# DCC Bus wiring



## lrbusjockey (Jan 20, 2014)

Hey, guys. :newbie: I'm new to the forum, but an old railroader from the '80's. Been a while since I have tried my hand at a layout. I'm in way over my head now, so I'm gonna go for broke....actually, I am broke...lol. Anyway, I have decided to go DCC with my 'N' scale layout. I have purchased a NCE Power Cab and have already installed a decoder in my Kato Silver Streak Zephyr E5A. I am very pleased. I'm gonna love this. My question: I have not done any wiring on the layout. Can I run my bus wiring thru the small metal eyelets that screw into wood and have a round eyelet on the other end? I'm gonna use 12 gauge wire for the main bus and probably 16 or 18 gauge for track power drops every three to four feet.


----------



## Brakeman Jake (Mar 8, 2009)

Unless you plan on a huge layout (40 ft.+),16 Ga.wire is largel enough for N scale buss along with 20-22 Ga. short feeders.uch easier to work with too.Ga. 12 is a huge overkill.
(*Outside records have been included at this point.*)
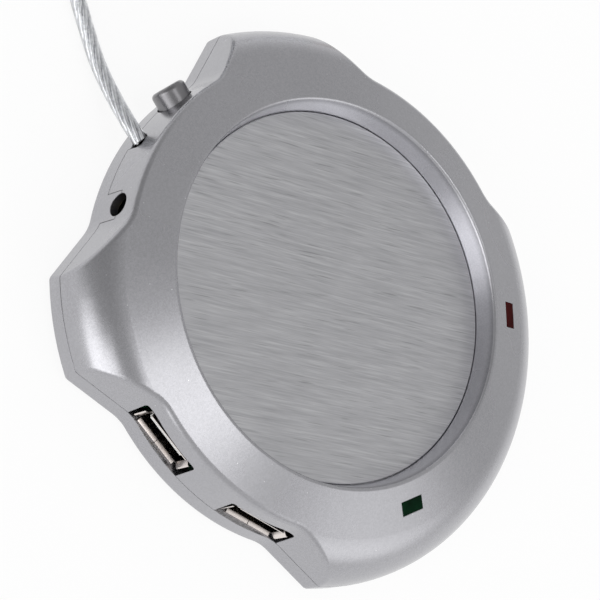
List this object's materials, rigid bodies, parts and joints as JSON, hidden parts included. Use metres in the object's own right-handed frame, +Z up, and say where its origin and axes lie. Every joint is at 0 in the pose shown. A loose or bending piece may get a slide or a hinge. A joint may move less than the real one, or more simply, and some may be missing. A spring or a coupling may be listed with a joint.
{
  "type": "electric mug warmer",
  "caption": "Low round warmer with a recessed heating plate for a mug, receptacles in its sides, a push button and a cord.",
  "frame": {"origin": "on the table plane, under the centre of the heating plate", "axes": "+Z up, +Y towards the button, cord and power inlet, lamps at -Y, receptacles at -X and +X"},
  "size_m": [0.1588, 0.1813, 0.0198],
  "materials": {
    "case_paint": "moulded plastic with fine metallic silver paint",
    "plate_metal": "brushed in one direction",
    "button_paint": "plated silver",
    "lamp_green": "clear tinted",
    "lamp_red": "clear tinted",
    "receptacle_steel": "plated sheet",
    "receptacle_white": "moulded",
    "contact_gold": "gold plated",
    "jack_black": "moulded",
    "screw_steel": "zinc plated",
    "board_green": "solder mask on glass laminate",
    "chip_black": "moulded",
    "can_metal": "drawn can",
    "heater_film": "amber film",
    "pad_felt": "felt",
    "wire_black": "insulated wire",
    "strap_plastic": "moulded",
    "feet_rubber": "moulded",
    "cord_clear": "clear jacket over a silver shield",
    "plug_clear": "clear moulding"
  },
  "bodies": {
    "case": {"top_cover": "case_paint", "bottom_cover": "case_paint", "heating_plate": "plate_metal", "lamp_green": "lamp_green", "led_green": "lamp_green", "lamp_red": "lamp_red", "led_red": "lamp_red", "usb_shell_right_back": "receptacle_steel", "usb_shell_right_front": "receptacle_steel", "usb_shell_left_back": "receptacle_steel", "usb_shell_left_front": "receptacle_steel", "plug_shell": "receptacle_steel", "usb_tongue_right_back": "receptacle_white", "usb_tongue_right_front": "receptacle_white", "usb_tongue_left_back": "receptacle_white", "usb_tongue_left_front": "receptacle_white", "plug_insert": "receptacle_white", "usb_contacts_right_back": "contact_gold", "usb_contacts_right_front": "contact_gold", "usb_contacts_left_back": "contact_gold", "usb_contacts_left_front": "contact_gold", "plug_contacts": "contact_gold", "switch_terminals": "contact_gold", "dc_jack_pin": "contact_gold", "dc_jack": "jack_black", "switch_body": "jack_black", "case_screws": "screw_steel", "board_screws": "screw_steel", "heater_clamp_screws": "screw_steel", "plate_clip_screws": "screw_steel", "cord_strap_screw": "screw_steel", "heater_clamp": "screw_steel", "plate_clips": "screw_steel", "circuit_board": "board_green", "hub_chip": "chip_black", "resistors": "chip_black", "thermal_cutout": "chip_black", "crystal": "can_metal", "capacitors": "can_metal", "heater_element": "heater_film", "insulation_pad": "pad_felt", "heater_leads": "wire_black", "cord_leads": "wire_black", "cord_strap": "strap_plastic", "coil_tie": "strap_plastic", "rubber_feet": "feet_rubber", "cord": "cord_clear", "cord_coil": "cord_clear", "cord_tail": "cord_clear", "cord_inner": "cord_clear", "plug_grip": "plug_clear"},
    "button": {"power_button": "button_paint"}
  },
  "joints": [
    {"name": "button_press", "type": "slide", "parent": "case", "child": "button", "axis": [-0.3256, -0.9455, 0], "range_m": [0, 0.0024], "stiffness_N_per_m": 700}
  ]
}
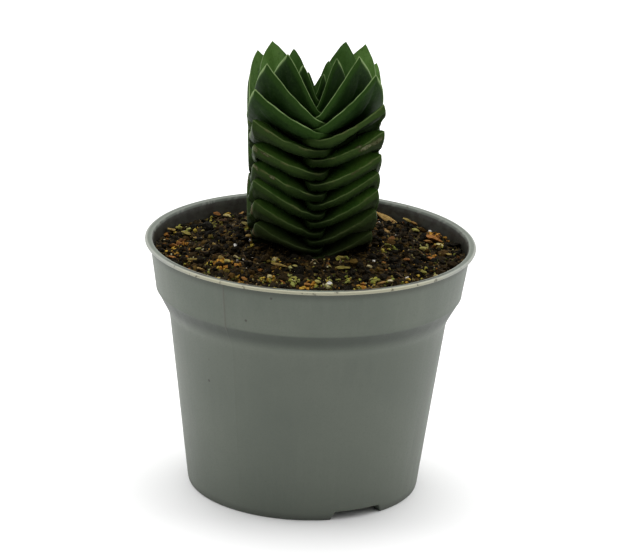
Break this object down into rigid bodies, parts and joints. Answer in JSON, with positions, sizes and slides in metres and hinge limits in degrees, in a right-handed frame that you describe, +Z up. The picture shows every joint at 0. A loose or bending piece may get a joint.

A common and reliable way is to have feeders every four to six feet of track,directly soldered to the outside of the rails.

Then you can tie your wires many different ways.Recommended though...use colour coding and avoid spider webs with wires going in all directions.Have dedicated harnesses for track current,turnout control,accessories,etc.Believe me,electrical issues always show up...some time.


----------



## wvgca (Jan 21, 2013)

sure, why not??
basically same as i did, 12 gauge for eight section main bus..
each section feeds about thirty feet of track...well, supposed to, haven't
gotten around to cutting the section spacer gaps in yet, lol
eighteen gauge drops, stranded, every three feet, or less in some places..
made a small switch / indicator light panel to feed the section buses..
some spots were eyelets, most were just holes through my 1x4 bench work framing..
I used 12 gauge solid house wiring, easier to make nice and straight between supports..


----------



## NIMT (Jan 6, 2011)

Well come on go for broke is my moto!:sly:
10 Gauge stranded bus 64amps of DCC power!
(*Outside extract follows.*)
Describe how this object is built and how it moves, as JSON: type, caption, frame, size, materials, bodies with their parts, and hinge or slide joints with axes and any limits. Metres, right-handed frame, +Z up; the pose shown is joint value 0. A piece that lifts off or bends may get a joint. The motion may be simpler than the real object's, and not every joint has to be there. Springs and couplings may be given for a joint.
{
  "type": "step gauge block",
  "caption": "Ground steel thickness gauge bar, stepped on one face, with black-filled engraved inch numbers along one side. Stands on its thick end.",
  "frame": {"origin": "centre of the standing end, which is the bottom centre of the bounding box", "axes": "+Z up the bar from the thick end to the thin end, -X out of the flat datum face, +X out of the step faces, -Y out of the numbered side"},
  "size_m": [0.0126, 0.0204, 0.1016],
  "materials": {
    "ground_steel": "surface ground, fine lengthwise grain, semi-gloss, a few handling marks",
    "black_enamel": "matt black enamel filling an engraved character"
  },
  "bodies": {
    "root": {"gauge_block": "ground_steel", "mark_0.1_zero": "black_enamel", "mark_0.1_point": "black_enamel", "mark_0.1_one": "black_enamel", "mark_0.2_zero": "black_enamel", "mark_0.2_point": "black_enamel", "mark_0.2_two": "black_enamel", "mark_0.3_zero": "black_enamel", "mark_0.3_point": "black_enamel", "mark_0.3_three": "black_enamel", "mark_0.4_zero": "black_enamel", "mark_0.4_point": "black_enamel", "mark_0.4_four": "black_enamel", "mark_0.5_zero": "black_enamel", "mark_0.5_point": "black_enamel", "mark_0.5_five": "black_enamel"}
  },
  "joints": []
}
But yea For N step it back a little 16 for the bus and 20-24 every 3 feet for the drops is way more than enough wire for the power your going to push.


----------



## wvgca (Jan 21, 2013)

yes, 16 gauge is more than enough...solid house wire is good for 15 amps plus..
I used 12 because I got enough for all the bus's for free...
easy choice ..


----------



## lrbusjockey (Jan 20, 2014)

Thanks, guys. All of your comments are very helpful. Using 16 ga wire for the bus will be much easier and a LOT cheaper. And 22 GA for the feeders will also be easier and less expensive. I plan to solder bare copper (solid) wire to the track and drop them thru the base of the layout, then connect them to feeders from the bus. Saw this idea on the internet and it looked like a very neat and efficient way to supply track power. Thanks, again for all your comments and suggestions. I am very excited about this project.


----------



## Brakeman Jake (Mar 8, 2009)

I used stranded wires throughout.Wires get handled a lot during layout building and solid wires (specially the tiny feeders) have a tendency to break all the time.


----------